Had I known beforehand how long my second day of riding was going to be, I would’ve tested the Super Chief last. The snap-on windscreen and large rubber floorboards must seem like pure luxury when the wind picks up, temperatures drop and two days on the road start to taking a toll on the body. Those types of creature comforts become necessities on long hauls.
Of the three styles presented in standard setup, I can confidently say that none offered the “Goldilocks” option of being just right. The base model is a little too stiff, the Bobber’s riding position was uncomfortable, and the Super Chief’s accessories weren’t really needed 90 percent of the time. Luckily, Indian designed almost all of these optional add-ons to be interchangeable. If you prefer the mid-set foot pegs of the base Chief but would rather have the Bobber’s front tire, you can do that. Want the removable windscreen from the Super Chief and the saddle bags to store them in? You can spec that too.
Indian knows that a modular and highly customizable platform is the way forward in today’s market. It’s what catapulted the Ducati Scrambler to dizzying heights and played an integral role in the BMW R nineT’s success, as it did with Indian’s own FTR. Given how approachable the Chief is for a heavyweight cruiser, the idea of offering customers a blank canvas provides even more of an appeal.

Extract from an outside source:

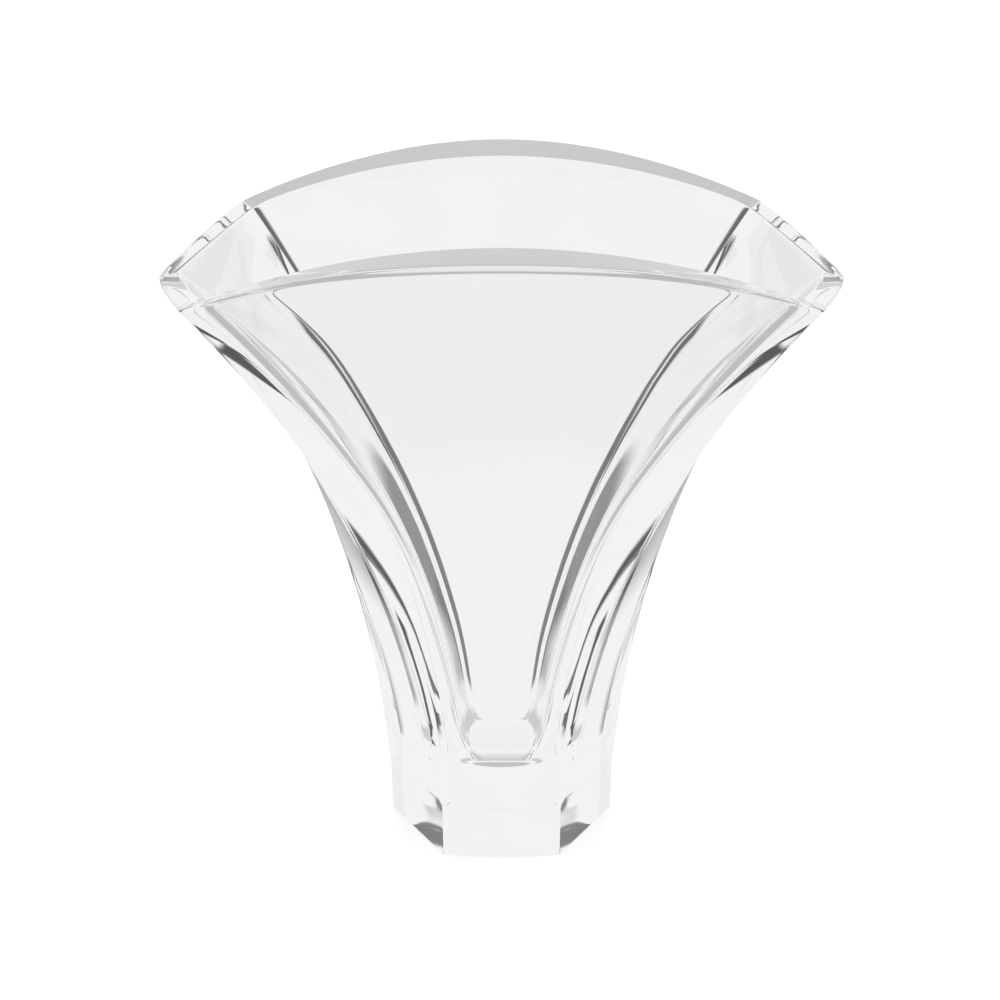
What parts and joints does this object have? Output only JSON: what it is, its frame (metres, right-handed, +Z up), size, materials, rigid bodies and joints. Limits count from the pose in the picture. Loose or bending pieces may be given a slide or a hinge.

With an MSRP ranging from $14,499 to $21,499 across the three models, the 2022 Chief is a bike that Indian hopes customers graduate to from the Scout. In the past, manufacturers have built bikes to meet very specific needs and tastes and, as a result, at times completely missed the mark with the majority of potential customers. This new trend of giving buyers the option to build a “custom bike” from the factory seems like a no-brainer. When put into practice, this opportunity reaffirms the individualistic spirit of motorcycling’s golden age, and it’s an idea that might just keep the American cruiser alive.